To drive the 'beyond boundaries' point home the rest of Saturday's panel presented slides of photographers from Italy, Argentina, Brazil, Cuba, China, Ireland, Germany, England and the U.S. Each of the photographers appeared to be grappling with boundaries of varying types. Their work pictured literal borders (i.e. shorelines where one country meets another through a neutral sea), or, in more conceptual terms, borders of gender or national identity. Photography itself was often pushed beyond its 'traditional boundaries' by incorporating film, video, painting and sculpture in these works.

On Sunday morning Professor Anne McCauley (University of Massachusetts, Amherst) gave an amusing lecture, "The Flesh Trade." The talk highlighted her research on early French photographic pornography. That research uncovered the interrelationship between fine art conventions, market demand, advertising, literature and fashion (another "blurring of boundaries" if you will), which she demonstrated through historical prints, paintings, photographs, letters and police records. In essence, McCauley built a profile of France's social values at a particular time in history, using consumers' tastes and the traffic of photographic pornography.

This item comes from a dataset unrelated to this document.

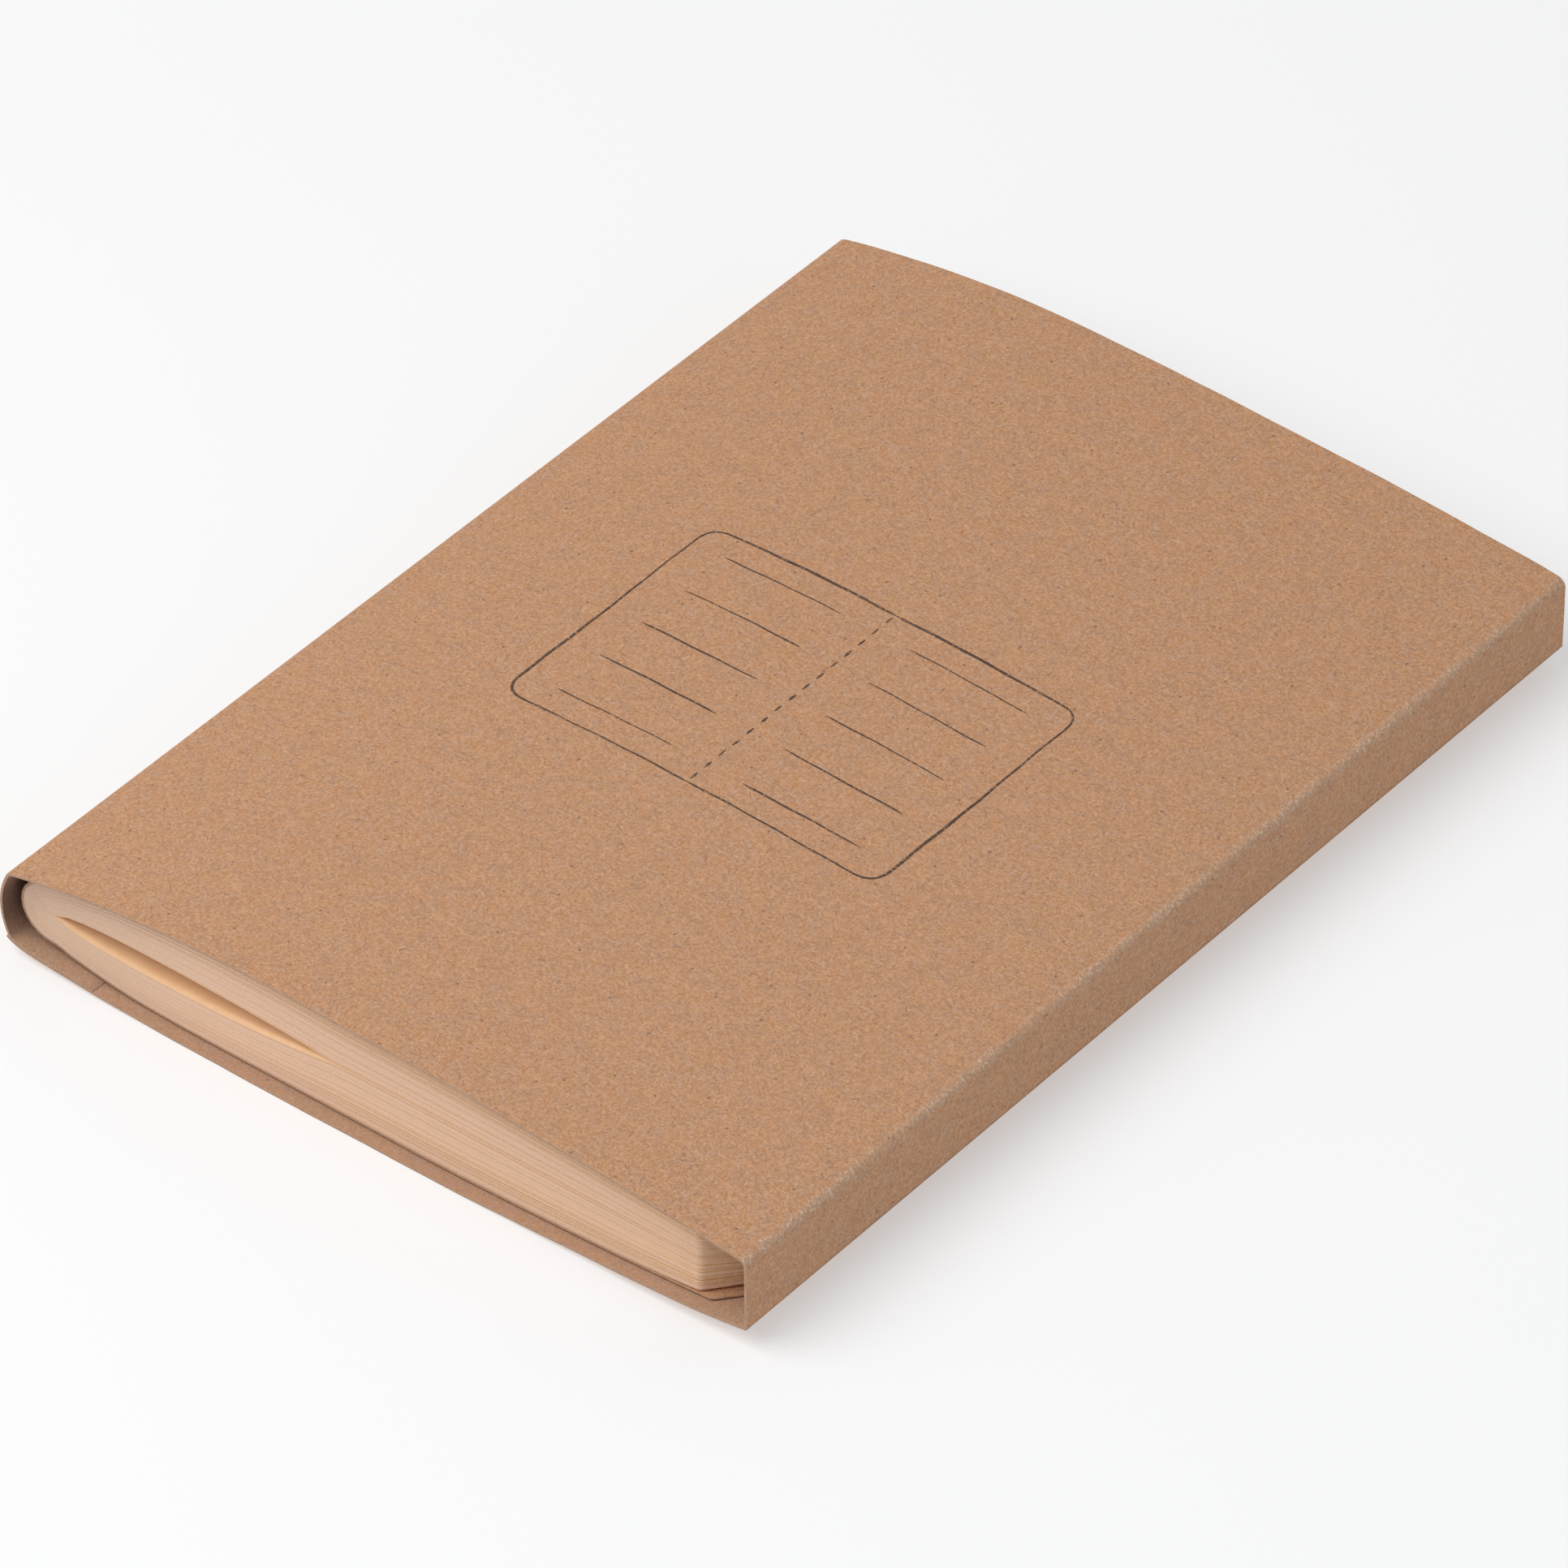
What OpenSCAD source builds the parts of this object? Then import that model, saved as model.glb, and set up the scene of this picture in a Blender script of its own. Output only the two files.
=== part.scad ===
// Pocket notebook in a card sleeve.
// A thread-sewn booklet of folded sheets in a kraft cover, which slides in a folded kraft card
// sleeve that is open at its tail and head.
// X runs from the spine to the fore-edge, Y from the tail to the head, Z up from the rest face.
// The profiles are worked out with X counted from the outside of the sleeve's spine wall, and
// Y from the sleeve's tail edge. place() moves them into the part's own frame.

/* [Sleeve] */
// Width of the sleeve over its spine wall and its fore-edge panel
sleeve_width = 108; // [106.5:0.5:112]
// Length of the sleeve from tail to head
sleeve_length = 150.5; // [150:0.5:158]
// Thickness of the sleeve's card
card = 0.35; // [0.25:0.05:0.4]
// Height of the sharp fold at the foot of the fore-edge panel above the rest face
low_fold_height = 2.8; // [2.4:0.1:3.2]
// Height of the worn fold at the top of the fore-edge panel above the rest face
high_fold_height = 12.9; // [12.6:0.1:13.6]
// Bend radius of that worn fold
worn_fold_radius = 1.2; // [0.8:0.1:1.6]
// Greatest height of the bowed top panel
crown_height = 16.1; // [15.8:0.1:17]
// Place of that crown, counted from the spine wall
crown_place = 42; // [38:1:46]
// Where the flat stretch of the bottom panel starts, counted from the spine wall
flat_start = 28; // [24:1:32]
// Where that flat stretch ends
flat_end = 62; // [56:1:66]
// Bend radius of the spine wall
wall_radius = 10; // [9.8:0.1:10.4]
// Where the glue flap inside the bottom panel ends, counted from the spine wall
flap_end = 13.5; // [10:0.5:13.5]

/* [Booklet] */
// Length of the booklet from tail to head
booklet_length = 148; // [144:0.5:149]
// How far the booklet's tail sits inside the sleeve's tail edge
tail_recess = 1.8; // [0.6:0.1:1.9]
// Outside of the cover at the spine, counted from the outside of the spine wall
cover_start = 1.6; // [1.3:0.1:1.7]
// Trimmed fore-edge of the booklet, counted from the outside of the spine wall
fore_edge = 105.2; // [102:0.1:105.4]
// Thickness of the kraft cover
cover = 0.3; // [0.2:0.05:0.3]
// Radius of the rounded corners at the fore-edge
corner_radius = 7; // [3:0.5:9]
// Number of folded sheets, two leaves each
sheet_count = 40; // [8:1:40]
// Thickness of one leaf
leaf = 0.09; // [0.06:0.005:0.09]
// Half the greatest height of the gap at the centre fold
gap_half_height = 1.5; // [0.8:0.1:1.5]
// Where that gap closes, counted from the spine wall
gap_end = 48; // [40:1:56]

/* [Sewing] */
// Number of needle holes along the fold
hole_count = 14; // [4:2:14]
// Distance between neighbouring holes
hole_pitch = 10; // [5:0.5:10]
// Width of a needle hole across the flats
hole_width = 0.6; // [0.5:0.05:0.8]
// Thickness of the sewing thread
thread = 0.42; // [0.3:0.02:0.44]
// How far inside the centre fold the inner stitches lie, where the leaves leave room for them
stitch_depth = 1; // [0.9:0.05:1.4]

/* [Hidden] */
// Radius of the block at its fold, and of the centre fold's own tip
block_radius = 3.97;
tip_radius = 0.02;
// Air between the sleeve and the booklet, under it and over it
slack_under = 0.15;
slack_over = 0.2;
// Air between the outermost sheet and the cover
cover_air = 0.02;
// Where the booklet's fold lies: the centre of its nested bends
fold_x = cover_start + cover + cover_air + block_radius;
fold_z = 7.2;
// Reach over which the leaves fan out from the fold to the block's full height
fan_reach = 14;
// How far the block stays inside its full height at the fold, under and over it
fan_under = 1.46;
fan_over = 0.95;
// Rise of the middle of the block from the fold to the fore-edge
middle_rise = 0.5;
// How much the bottom panel rises to its free edge: a slow rise, then a curl
spine_rise = 1.35;
spine_curl = 0.9;
// Share of the fore-edge's rise that is slow, before the panel turns up to its fold
slow_share = 0.75;
// How far the free edge of the bottom panel lies from the outside of the spine wall
free_edge = 0.6;
// Height where the spine wall turns under into the glue flap, and the wall's middle height
seam_height = 2.75;
wall_middle = 6.9;
// Where the top panel turns down into the spine wall
turn_x = 2;
// Fall of the top panel from its crown to that turn
turn_fall = 3.95;
// Numbers of steps along the profiles
panel_steps = 24;
side_steps = 10;
round_steps = 6;
leaf_steps = 14;
corner_steps = 4;
bend_steps = 6;

function two_digits(k) = k < 10 ? str("0", k) : str(k);
function sheet_name(k) = str("sheet_", two_digits(k));

// ---- curves shared by the sleeve and the booklet ----

function smooth(t) = t <= 0 ? 0 : t >= 1 ? 1 : t * t * (3 - 2 * t);

// Outer face of the bottom panel: flat in the middle, rising to both sides
function bottom_z(x) =
    x < flat_start ? spine_side_z((flat_start - x) / (flat_start - free_edge))
    : x > flat_end ? fore_side_z((x - flat_end) / (sleeve_width - flat_end))
    : 0;
function spine_side_z(s) = spine_rise * pow(s, 1.6) + spine_curl * pow(s, 20);
function fore_side_z(t) =
    low_fold_height * (slow_share * pow(t, 1.4) + (1 - slow_share) * pow(t, 8));

// Outer face of the top panel: it falls from the crown to both sides
function top_z(x) =
    x < crown_place
    ? crown_height - turn_fall * pow((crown_place - x) / (crown_place - turn_x), 2.25)
    : crown_height - (crown_height - high_fold_height)
        * pow((x - crown_place) / (sleeve_width - crown_place), 1.85);

// What the fan of leaves still lacks of its full height near the fold
function fan_lack(x) = pow(max(0, 1 - (x - fold_x) / fan_reach), 1.6);

// Outermost faces of the block of leaves, under and over
function block_floor(x) =
    bottom_z(x) + card + slack_under + cover + cover_air + fan_under * fan_lack(x);
function block_ceiling(x) =
    top_z(x) - card - slack_over - cover - cover_air - fan_over * fan_lack(x);

// Faces of the gap at the centre fold
function middle_z(x) = fold_z + middle_rise * smooth((x - 30) / 30);
function gap_shape(u) = u >= 1 ? 0 : (1 - pow(u, 4)) * (1 - pow(1 - u, 10));
function gap_half(x) = tip_radius + gap_half_height * gap_shape((x - fold_x) / (gap_end - fold_x));

// Height of a surface nested at depth t, from 0 at the centre gap to 1 outside the block
function under_z(t, x) =
    let (inner = middle_z(x) - gap_half(x)) inner + (block_floor(x) - inner) * t;
function over_z(t, x) =
    let (inner = middle_z(x) + gap_half(x)) inner + (block_ceiling(x) - inner) * t;
function bend_radius(t) = tip_radius + (block_radius - tip_radius) * t;

// Places along a leaf, closer together near the fold
function leaf_x(i) = fold_x + (fore_edge - fold_x) * pow(i / leaf_steps, 1.5);

// Path of a folded surface at depth t: in along the upper leaf, round the fold, out below
function folded_path(t) =
    let (r = bend_radius(t))
    concat(
        [for (i = [leaf_steps:-1:1]) [leaf_x(i), over_z(t, leaf_x(i))]],
        [for (i = [0:bend_steps])
            let (a = 90 + 180 * i / bend_steps) [fold_x + r * cos(a), fold_z + r * sin(a)]],
        [for (i = [1:leaf_steps]) [leaf_x(i), under_z(t, leaf_x(i))]]
    );

// ---- offsets of an open path ----

function unit(v) = v / norm(v);
function heading(p, i) = unit(p[min(i + 1, len(p) - 1)] - p[max(i - 1, 0)]);
function to_left(v) = [-v[1], v[0]];
function shifted(p, d) = [for (i = [0:len(p) - 1]) p[i] + d * to_left(heading(p, i))];
function reversed(p) = [for (i = [len(p) - 1:-1:0]) p[i]];

// Closed outline of a strip whose two faces lie at distances a and b to the left of its path
function strip(p, a, b) = concat(shifted(p, a), reversed(shifted(p, b)));

// ---- solids ----

module place() {
    translate([-sleeve_width / 2, -sleeve_length / 2, 0]) children();
}

// Extrudes an outline drawn in X and Z along Y, from start over a length
module along_y(start, length) {
    translate([0, start + length, 0]) rotate([90, 0, 0]) linear_extrude(length) children();
}

// Outer contour of the sleeve, from the free edge of its bottom panel round to the seam
function wall_x(z) = wall_radius - sqrt(pow(wall_radius, 2) - pow(z - wall_middle, 2));
function sleeve_outer() =
    concat(
        [for (i = [0:side_steps]) let (
            s = 1 - pow(i / side_steps, 2),
            x = flat_start - s * (flat_start - free_edge)) [x, bottom_z(x)]],
        [for (i = [0:side_steps]) let (
            t = 1 - pow(1 - i / side_steps, 1.6),
            x = flat_end + t * (sleeve_width - flat_end)) [x, bottom_z(x)]],
        [for (i = [0:round_steps]) let (
            a = 80 * i / round_steps,
            c = [sleeve_width - worn_fold_radius, top_z(sleeve_width) - worn_fold_radius])
            c + worn_fold_radius * [cos(a), sin(a)]],
        [for (i = [1:panel_steps]) let (
            x = sleeve_width - worn_fold_radius
                + (turn_x - sleeve_width + worn_fold_radius) * i / panel_steps) [x, top_z(x)]],
        [for (i = [0:side_steps]) let (
            z = top_z(turn_x) - 0.3 + (seam_height - top_z(turn_x) + 0.3) * i / side_steps)
            [wall_x(z), z]],
        [[wall_x(seam_height) + card / 2, seam_height - card / 2]]
    );

// Inner contour of the sleeve, with the step at the end of the glue flap
function sleeve_inner() =
    let (flap_start = wall_x(seam_height) + 1.7 * card)
    concat(
        [for (i = [0:side_steps]) let (
            x = flap_start + (flap_end - flap_start) * pow(i / side_steps, 1.6))
            [x, bottom_z(x) + 2 * card]],
        [for (i = [0:side_steps]) let (
            x = flap_end + (flat_start - flap_end) * i / side_steps)
            [x, bottom_z(x) + card]],
        [for (i = [0:side_steps - 1]) let (
            t = 1 - pow(1 - i / side_steps, 1.6),
            x = flat_end + t * (sleeve_width - flat_end)) [x, bottom_z(x) + card]],
        [[sleeve_width - card, low_fold_height + card]],
        [for (i = [0:round_steps]) let (
            a = 80 * i / round_steps,
            c = [sleeve_width - worn_fold_radius, top_z(sleeve_width) - worn_fold_radius])
            c + (worn_fold_radius - card) * [cos(a), sin(a)]],
        [for (i = [1:panel_steps]) let (
            x = sleeve_width - worn_fold_radius
                + (turn_x + card - sleeve_width + worn_fold_radius) * i / panel_steps)
            [x, top_z(x) - card]],
        [for (i = [1:side_steps]) let (
            z = top_z(turn_x) - 0.3 + (seam_height - top_z(turn_x) + 0.3) * i / side_steps)
            [wall_x(z) + card, z]]
    );

// Card sleeve: one sheet folded into a loop and glued along the spine side
module sleeve() {
    color([0.74, 0.57, 0.43])
        place() along_y(0, sleeve_length)
            difference() {
                polygon(sleeve_outer());
                polygon(sleeve_inner());
            }
}

// Outline of the booklet seen from above, with its fore-edge corners rounded
function corner_arc(cx, cy, first) =
    [for (i = [0:corner_steps]) let (a = first + 90 * i / corner_steps)
        [cx + corner_radius * cos(a), cy + corner_radius * sin(a)]];
function booklet_plan() =
    let (
        low = tail_recess,
        high = tail_recess + booklet_length,
        cx = fore_edge - corner_radius
    )
    concat(
        [[0, low]],
        corner_arc(cx, low + corner_radius, -90),
        corner_arc(cx, high - corner_radius, 0),
        [[0, high]]
    );

// Places of the needle holes along Y
function hole_y(i) = sleeve_length / 2 + (i - (hole_count - 1) / 2) * hole_pitch;

module needle_holes() {
    for (i = [0:hole_count - 1])
        translate([0, hole_y(i) - hole_width / 2, fold_z - hole_width / 2])
            cube([fold_x + stitch_depth, hole_width, hole_width]);
}

// A folded strip, trimmed to the booklet's outline and pierced for the thread
module folded_strip(path, inner_face, outer_face) {
    place() difference() {
        intersection() {
            along_y(tail_recess, booklet_length) polygon(strip(path, inner_face, outer_face));
            linear_extrude(crown_height) polygon(booklet_plan());
        }
        needle_holes();
    }
}

// Folded sheet number k, counted outwards from the centre fold
module sheet(k) {
    color([0.93, 0.81, 0.66])
        folded_strip(folded_path((k - 0.5) / sheet_count), -leaf / 2, leaf / 2);
}

// Kraft cover wrapped round the outermost sheet
module booklet_cover() {
    color([0.67, 0.49, 0.36])
        folded_strip(folded_path(1), -cover - cover_air, -cover_air);
}

// Running stitch through every sheet and the cover
module sewing_thread() {
    outside_x = fold_x - block_radius - cover_air - cover - thread / 2;
    inside_x = fold_x + stitch_depth;
    color([0.9, 0.86, 0.76])
        place() translate([0, 0, fold_z]) {
            for (i = [0:hole_count - 1])
                translate([outside_x, hole_y(i), 0]) rotate([0, 90, 0])
                    cylinder(h = inside_x - outside_x, d = thread, $fn = 8);
            for (i = [0:hole_count - 2])
                translate([i % 2 == 0 ? outside_x : inside_x, hole_y(i) - thread / 2, 0])
                    rotate([-90, 0, 0])
                        cylinder(h = hole_pitch + thread, d = 0.98 * thread, $fn = 8);
        }
}

sleeve();
booklet_cover();
sewing_thread();
for (k = [1:sheet_count])
    sheet(k);
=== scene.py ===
"""Pocket notebook in a kraft card sleeve, modelled round the frame of its CAD model.

The sleeve is one card folded into a loop. The booklet inside is a kraft cover and folded sheets,
sewn through the fold with one thread. Lengths are in metres. The profiles count X from the
outside of the sleeve's spine wall and Y from the sleeve's tail edge.
"""

import functools
import math
import random

import bmesh
import bpy
from mathutils import Matrix, Vector


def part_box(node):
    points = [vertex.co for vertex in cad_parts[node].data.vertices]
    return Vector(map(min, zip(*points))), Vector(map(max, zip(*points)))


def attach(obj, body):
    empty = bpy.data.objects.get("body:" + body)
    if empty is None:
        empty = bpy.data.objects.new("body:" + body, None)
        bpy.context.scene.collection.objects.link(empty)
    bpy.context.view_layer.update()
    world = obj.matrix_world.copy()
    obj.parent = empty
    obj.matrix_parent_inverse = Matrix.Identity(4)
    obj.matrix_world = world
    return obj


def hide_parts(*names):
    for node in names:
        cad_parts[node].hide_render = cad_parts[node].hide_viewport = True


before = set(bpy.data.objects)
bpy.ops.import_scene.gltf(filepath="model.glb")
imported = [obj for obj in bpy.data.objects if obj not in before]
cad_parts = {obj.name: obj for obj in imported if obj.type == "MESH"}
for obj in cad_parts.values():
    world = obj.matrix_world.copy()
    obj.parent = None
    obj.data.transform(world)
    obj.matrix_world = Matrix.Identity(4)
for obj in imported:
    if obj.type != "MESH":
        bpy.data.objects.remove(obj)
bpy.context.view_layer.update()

bl_info = {
    "name": "Pocket Notebook",
    "version": (1, 0, 0),
    "blender": (4, 5, 0),
    "location": "View3D > Sidebar > Notebook",
    "description": "Models a sewn pocket notebook in its folded kraft card sleeve",
    "category": "Add Mesh",
}

MM = 0.001

# ---- places taken from the frame ----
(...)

As one of many records, McCauley showed how these images encoded the private and public lives of a people and a society, and she noted the complexity of their historical context. She made some intriguing comparisons between the work of painters Ingre, Velasquez and Courbet, and photographers Felix Moulin, Auguste Belloc and other photographers. Some photographic images were exact imitations of paintings and lithographs of the day, from the model's pose to the use of props. Some photographs and prints carried stinging social commentary or outrageous comedy. Most showed how the conversion of an idealized, painterly notion of 'The Nude' into photographic reality yielded nothing short of crude nakedness complete with bulging bellies and dirty feet (which I, personally, find more interesting).